I was strangely calm.  I was expecting to be anxious, nervous about all the things that could go wrong. Maybe he would cry at the sight of us, something we’d been warned to expect. Maybe we’d suddenly realize that we had absolutely no idea what we’re doing when we actually got him back to the hotel and had to bathe him, clean him up, put him to bed.  But I wasn’t.  I was placid, relaxed, almost numb, just breathing in and out and trying to soak up the occasion.

But once we got to the town where he lived, things started to speed up as we went through a bunch of frustrating preliminaries. Go to the agency. Meet some people. Shake some hands. Accept congratulations. Fill out some more forms.  Then, for some reason, they take you out to a store to buy baby stuff.  We’d been told in our orientation meetings that this was the routine, and I guess it makes sense to do all that before you pick up the baby, but it seemed an unnecessary distraction.  I don’t need to go shopping.

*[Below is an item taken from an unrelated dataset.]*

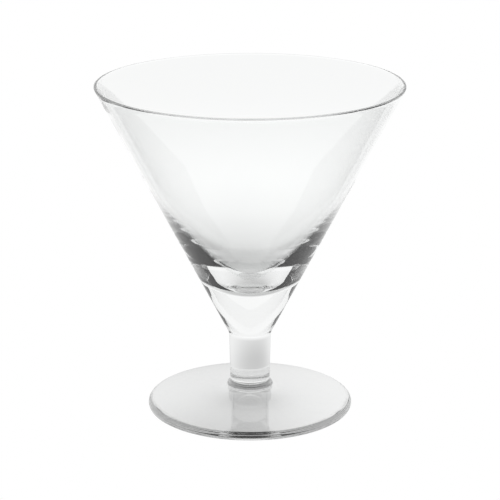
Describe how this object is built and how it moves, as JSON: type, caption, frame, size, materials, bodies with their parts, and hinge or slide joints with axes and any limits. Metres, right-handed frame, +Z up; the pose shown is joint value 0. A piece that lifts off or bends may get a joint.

BRING ME MY BABY.

That’s when the movie started to really go in fast forward.  We finish shopping, and I’m expecting to go back to the car, put away our stuff, get in the car, and drive to wherever it is they are keeping my son.  Instead, we leave the store, walk down half a block, turn into a driveway, and there’s our car.  That’s the house.  We’re there.

We’re there.  This is where he lives.

What now?  I’m not ready. Totally not ready.  Months of waiting, YEARS of waiting, and it’s about to happen.  And I’m not ready.  I can see, out of the corner of my eye, a woman holding a baby about 30 feet from me, in the vestibule of his house.  That’s him. He’s right there. But I’m not ready yet. I have to savor the moment, put it in a box, store it away. And I need the camera!  We need pictures, we need to get the video.  So I don’t look at him. I look away, I focus on putting away the stuff, getting the camera. I turn to my wife. I ask her, “are you ready,” and she says yes, smiling, a nervous smile, a beautiful smile.

And so we turned to the house, and became parents.